Unfortunately nothing is ever hack proof, and biometrics are not an exception to this rule, voices can be mimicked, fingerprints can be stolen and iris’ can be imitated.
Speech Synthesis, or text to speech, involves using a small sample of recordings which would then enable a computer to imitate a human speaker to a high enough degree of accuracy that it would have positive reads on voice recognition fail safes.

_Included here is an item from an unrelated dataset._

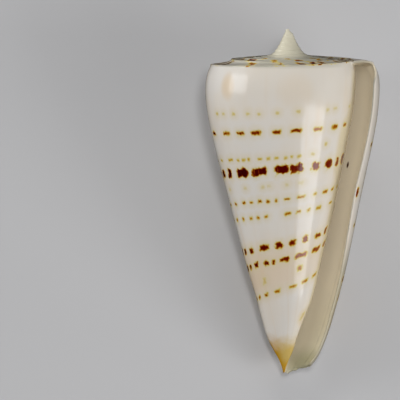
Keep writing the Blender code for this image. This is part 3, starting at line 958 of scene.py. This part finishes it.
# The callus beside the aperture is widest a third of the way down. Its edge is the sum of two fades.
CALLUS_EDGE = (("depth", 12.0, 20.0, -0.92, -0.88), ("depth", 24.0, 30.0, 0.0, -0.02))
CALLUS_FADE = 0.028
CALLUS_STRENGTH = 0.85
CALLUS_PLACE = (("turn", -1.2, -1.1), ("depth", 6.8, 9.0))

# Soft smudges: growth angle in degrees, depth, half width and half height in millimetres, strength
SMUDGES = (
    (-220, 10.4, 2.2, 3.2, 0.5), (-275, 11.0, 4.5, 4.5, 0.18), (-101, 16.0, 1.0, 6.5, 0.45),
    (-117, 47.0, 0.5, 4.5, 0.5), (-318, 54.5, 1.6, 2.2, 0.35),
)
THROAT_SPOT = (-31.5, 26.2, 0.5, 0.8)

# The ground's clouds, as waves a millimetre and detail, and warm bands, as waves a turn and a millimetre
CLOUDS = (0.09, 3.0)
CLOUD_RANGE = (0.35, 0.65)
BANDS = (34.0, 0.035)
BAND_RANGE = (0.52, 0.8, 0.0, 0.35)

# A dash's outline wavers with noises less their middle values, times a share of its half height and a least
# amount. Its corners are round by a share of its smaller half size.
WAVER = 1.15
LEAST_WAVER = 0.3
WAVER_NOISES = (("along", "half_length", 2.0, 0.5), ("across", "half_height", 1.0, 0.49))
DASH_CORNER = 0.75

# Pigment, by the distance from the outline, and the thin streaks worn in it
PIGMENT_RANGE = (0.20, -0.38)
STREAKS = (230.0, 0.12)
STREAK_RANGE = (0.45, 0.75)
WORN_PATCHES = 0.33
WORN_RANGE = (0.42, 0.7, 0.05, 0.75)

# Round a dash, the ground is yellowed, and the pigment fades over its outline
DASH_GLOW = ((YELLOWED, ("distance", 1.5, 0.1, 0.0, 0.4), PAST_COLUMELLA, ("inner", 0.3, 0.0)),)
DASH_PLACE = (("distance", 0.36, -0.06), ("tone", 0.0, 0.5))

# Gloss, with fine growth lines of so many waves a turn and a millimetre
GLOSS_CLOUDS = (0.6, 3.0)
ROUGHNESS_RANGE = (0.2, 0.8, 0.12, 0.2)
GROWTH_LINES = (260.0, 0.06)
LINE_STRENGTH = 0.12
LINE_HEIGHT = 0.00004
COAT = 0.12
COAT_ROUGHNESS = 0.08


def ground_colour(paint, place):
    """Cloudy white with faint warm bands along the growth lines and a flush in places."""
    turn, depth = paint.fact("turn"), paint.fact("depth")
    paint.facts["row"] = paint.times(depth, paint.math("POWER", ROW_RATIO, paint.times(turn, -1.0)))
    paint.facts["clouds"] = paint.fade(paint.noise(place, *CLOUDS), *CLOUD_RANGE)
    colour = paint.mix(paint.fact("clouds"), IVORY, COOL_WHITE)
    colour = paint.mix(paint.fade(paint.growth_noise(*BANDS), *BAND_RANGE), colour, PEACH)
    colour = paint.layered(colour, FLUSH_LAYERS)
    for *shape, strength in SMUDGES:
        colour = paint.mix(paint.times(smudge(paint, *shape), strength), colour, TAN)
    return colour


def smudge(paint, degrees, middle, half_width, half_height):
    """A soft round patch, 1 in the middle and 0 at its edge."""
    centre = degrees / 360.0
    radius = float(late_side_radius(np.array([centre]), np.array([side_share(middle)]))[0])
    along = paint.times(paint.math("SUBTRACT", paint.fact("turn"), centre), TAU * radius / half_width)
    down = paint.math("DIVIDE", paint.math("SUBTRACT", paint.fact("depth"), middle), half_height)
    far = paint.math("ADD", paint.math("POWER", along, 2.0), paint.math("POWER", down, 2.0))
    return paint.fade(far, 1.0, 0.0)


def with_callus(paint, colour):
    edge = paint.math("ADD", *[paint.cover(part) for part in CALLUS_EDGE])
    inside = paint.math("SUBTRACT", edge, CALLUS_FADE)
    callus = paint.fade(paint.fact("turn"), edge, inside, 0.0, CALLUS_STRENGTH)
    return paint.mix(paint.times(callus, paint.cover(*CALLUS_PLACE)), colour, CALLUS)


def with_stain(paint, place, colour):
    clouds = paint.times(paint.noise(place, STAIN_CLOUDS), STAIN_CLOUD_HEIGHT)
    paint.facts["cloudy_depth"] = paint.math("ADD", paint.fact("depth"), clouds)
    return paint.mix(paint.cover(*STAIN_PLACE), colour, paint.layered(PALE_OCHRE, STAIN_LAYERS))


def throat_colour(paint):
    """The inside of the aperture, palest at the lip's edge, with painted shade deep inside, at the front end
    and at the top.
    """
    colour = paint.layered(THROAT, THROAT_LAYERS)
    colour = paint.mix(paint.cover(*RIM_PLACE), colour, paint.layered(LIP_WHITE, RIM_LAYERS))
    colour = paint.layered(colour, THROAT_TOP_LAYERS)
    return paint.mix(smudge(paint, *THROAT_SPOT), colour, BROWN)


def dash_distance(paint, place):
    """Distance from the wavering outline of the nearest dash, in millimetres, below 0 inside it."""
    half_sizes = [paint.fact(half) for _, half, _, _ in WAVER_NOISES]
    reach = paint.math("ADD", paint.times(half_sizes[1], WAVER), LEAST_WAVER)
    corner = paint.times(paint.math("MINIMUM", *half_sizes), DASH_CORNER)
    past = []
    for name, half, detail, middle in WAVER_NOISES:
        waver = paint.times(paint.math("SUBTRACT", paint.noise(place, 1.0, detail), middle), reach)
        beside = paint.math("ABSOLUTE", paint.math("ADD", paint.fact(name), waver))
        past.append(paint.math("ADD", paint.math("SUBTRACT", beside, paint.fact(half)), corner))
    squares = [paint.math("POWER", paint.math("MAXIMUM", side, 0.0), 2.0) for side in past]
    outside = paint.math("SQRT", paint.math("ADD", *squares))
    within = paint.math("MINIMUM", paint.math("MAXIMUM", *past), 0.0)
    return paint.math("SUBTRACT", paint.math("ADD", outside, within), corner)


def with_dashes(paint, place, colour):
    """Lays the dashes over the colour, darkest in the middle of a large one."""
    distance = dash_distance(paint, place)
    paint.facts["distance"] = distance
    colour = paint.layered(colour, DASH_GLOW)
    streaks = paint.fade(paint.growth_noise(*STREAKS), *STREAK_RANGE)
    worn = paint.fade(paint.noise(place, WORN_PATCHES), *WORN_RANGE)
    thinned_by = paint.math("SUBTRACT", 1.0, paint.times(streaks, worn))
    pigment = paint.times(paint.fade(distance, *PIGMENT_RANGE), thinned_by, paint.fact("tone"))
    shown = paint.math("MAXIMUM", paint.cover(PAST_COLUMELLA), paint.fact("on_ramp"))
    return paint.mix(paint.times(paint.cover(*DASH_PLACE), shown), colour, paint.ramp(pigment, INK))


def shell_material():
    paint = Paint("glossy_dashed_shell")
    place = paint.place(1.0 / MM)
    colour = ground_colour(paint, place)
    colour = with_callus(paint, colour)
    colour = paint.layered(colour, SPIRE_LAYERS)
    colour = with_stain(paint, place, colour)
    colour = paint.layered(colour, LIP_LAYERS)
    colour = paint.mix(paint.cover(*INSIDE_PLACE), colour, throat_colour(paint))
    colour = with_dashes(paint, place, colour)
    roughness = paint.fade(paint.noise(place, *GLOSS_CLOUDS), *ROUGHNESS_RANGE)
    lines = {"Strength": LINE_STRENGTH, "Distance": LINE_HEIGHT, "Height": paint.growth_noise(*GROWTH_LINES)}
    paint.finish(Normal=paint.node("Bump", lines).outputs["Normal"])
    paint.finish(Coat_Weight=COAT, Coat_Roughness=COAT_ROUGHNESS)
    return paint.finish(Base_Color=colour, Roughness=roughness)


def floor_material():
    paint = Paint("pale_floor")
    colour = paint.mix(paint.noise(paint.place(), FLOOR_GRAIN), *FLOOR_GREYS)
    return paint.finish(Base_Color=colour, Roughness=FLOOR_ROUGHNESS)


def make_floor():
    mesh = bpy.data.meshes.new("floor")
    corners = [(x * FLOOR_REACH, y * FLOOR_REACH, 0.0) for x, y in ((-1, -1), (1, -1), (1, 1), (-1, 1))]
    mesh.from_pydata(corners, [], [(0, 1, 2, 3)])
    mesh.materials.append(floor_material())
    floor = bpy.data.objects.new("floor", mesh)
    bpy.context.scene.collection.objects.link(floor)
    floor.visible_glossy = False


def laid_down(direction):
    """Turns a direction of the shell's own frame as the shell lies."""
    return Matrix.Rotation(math.radians(REST_TILT), 3, "X") @ direction


def soft_light(name, around, along, distance, size, power, mirrored, shadows):
    """A rectangle of light that faces the shell square on."""
    data = bpy.data.lights.new(name, "AREA")
    data.shape = "RECTANGLE"
    data.size, data.size_y = size
    data.energy = power
    data.use_shadow = shadows
    light = bpy.data.objects.new(name, data)
    across = math.sqrt(1.0 - along * along)
    angle = math.radians(around)
    direction = laid_down(Vector((across * math.cos(angle), along, across * math.sin(angle))))
    side = laid_down(Vector((0.0, 1.0, 0.0))).cross(direction).normalized()
    turned = Matrix((side, direction.cross(side), direction)).transposed()
    aim = Vector((0.0, 0.0, LIGHT_AIM_HEIGHT))
    light.matrix_world = Matrix.Translation(aim + direction * distance) @ turned.to_4x4()
    light.visible_glossy = mirrored
    bpy.context.scene.collection.objects.link(light)


def make_lights():
    for settings in LIGHTS:
        soft_light(*settings)
    world = bpy.data.worlds.new("studio")
    bpy.context.scene.world = world
    world.use_nodes = True
    background = world.node_tree.nodes["Background"]
    background.inputs["Color"].default_value = (1.0, 1.0, 1.0, 1.0)
    background.inputs["Strength"].default_value = WORLD_STRENGTH
    world.cycles_visibility.glossy = False


def make_camera(apex):
    data = bpy.data.cameras.new("camera")
    data.lens = CAMERA_LENS
    data.sensor_width = SENSOR_WIDTH
    data.clip_start, data.clip_end = CLIP
    camera = bpy.data.objects.new("camera", data)
    lean = math.radians(CAMERA_LEAN)
    back = laid_down(Vector((0.0, math.sin(lean), math.cos(lean))))
    aim = laid_down(Vector((AIM_SIDE, -AIM_DEPTH, 0.0)))
    camera.location = apex + (aim + back * CAMERA_DISTANCE) * MM
    camera.rotation_mode = "QUATERNION"
    camera.rotation_quaternion = back.to_track_quat("Z", "Y")
    bpy.context.scene.collection.objects.link(camera)
    bpy.context.scene.camera = camera


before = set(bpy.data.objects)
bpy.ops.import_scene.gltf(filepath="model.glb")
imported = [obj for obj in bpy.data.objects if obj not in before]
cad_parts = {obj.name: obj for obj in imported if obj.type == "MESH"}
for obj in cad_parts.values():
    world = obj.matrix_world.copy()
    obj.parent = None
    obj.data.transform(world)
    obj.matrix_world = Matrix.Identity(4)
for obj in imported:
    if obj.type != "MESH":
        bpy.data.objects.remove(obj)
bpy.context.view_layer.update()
shell = make_shell()
make_floor()
make_lights()
make_camera(shell.data.vertices[0].co)
bpy.context.scene.view_settings.view_transform = "Standard"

Voices can also be converted via software to alter their signal frequencies, speech characteristics and rhythm, and therefore manipulated to sound similar to the voice of a prospective target.
We leave fingerprints wherever we go, glasses, keyboards, door handles, and with the advent of 3-D printing, should someone wish to clone a fingerprint, providing they have a copy, it can be literally printed and stuck to the end of their finger, giving them access to your device and/or account.
The iris of an eye is a complicated thing to imitate, let alone replicate, nonetheless it is now possible to generate a fake image from the iris code of a real person, an image which is complex and accurate enough to fool iris scanners.
Time and time again it has been proven that new technologies are not infallible, firewalls have been bypassed, passwords hacked and encryptions… unencrypted, there are already signs that indicate that biometrics are no different; as always, vigilance and security remain imperative.
No one can prevent all cybercrime or identity theft.